If bandwidth was the problem, then they should allow Android systems to switch from video to audio-only when the screen is off or they could limit the resolution and fps to those using adblockers, without denying access to view. People using Firefox+uBlock already made a choice to not be their “clients”. At this point they should just count their blessings, which are still a lot, and let Firefox+uBlock users be or just close their pitty platform to their users as Facebook does. It’s here where their dilemma lives, are they gonna be another Facebook?

More likely, people will stop using YouTube at all

Hahaha, no.

I meant people who use Firefox+uBlock, not just any people.
I use Firefox+uBO, and I would stop using it, but I’m not convinced that most users would. Too many people fear the slightest bit inconvenience or change.

I’m just gonna use whatever workaround someone develops for it. It’ll always be possible to spoof whatever bullshit they require, except:

I want to force them to actually make YouTube a paid service to get rid of “freeloaders”. That’s the only way to actually “solve” this for YouTube.

And when they do this, it’ll collapse, and I, along with many others, will be forced to stop using it. And that’s when real change will happen, because then the masses will be behind it.

If you actually stop using it, then YouTube won, in my opinion. They got rid of the freeloaders but can keep their shitty business model.

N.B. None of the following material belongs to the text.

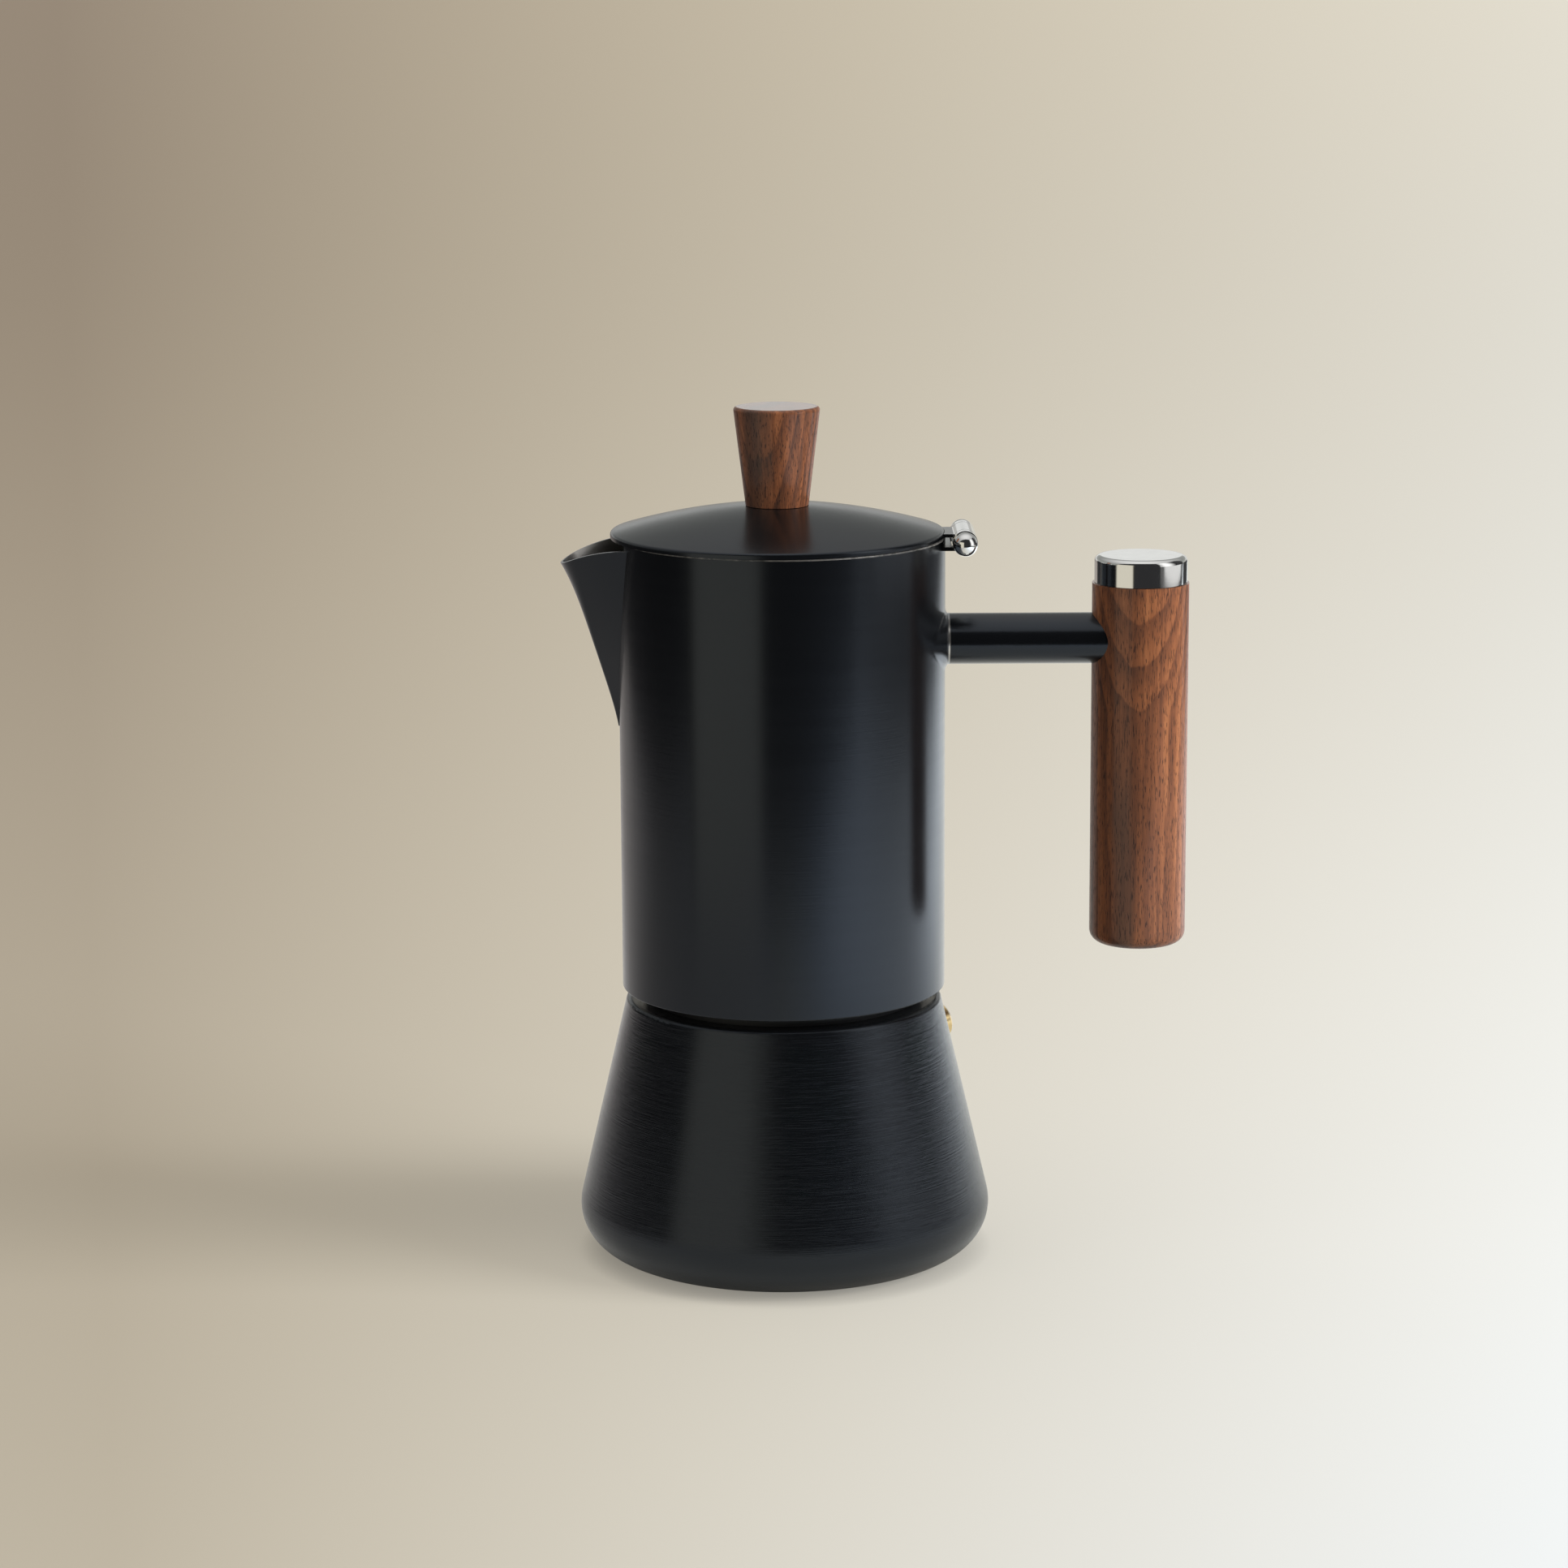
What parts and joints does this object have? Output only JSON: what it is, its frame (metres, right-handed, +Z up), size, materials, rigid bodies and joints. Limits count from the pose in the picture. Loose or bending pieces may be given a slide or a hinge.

I’ve thought about this before. If YouTube collapsed, it would be a good thing because someone would develop something to fill the void, or we’d all start using Peertube or something
That’s okay, my argument is not against this, it’s against the “hahaha” part, as if it was a ridiculous idea to stop using YouTube if you already are trying so hard to avoid the inconveniences of their current ad system.
That doesn’t change my reaction one bit.
I don’t want to change your reaction, that’s in the past anyway. You do you, I guess.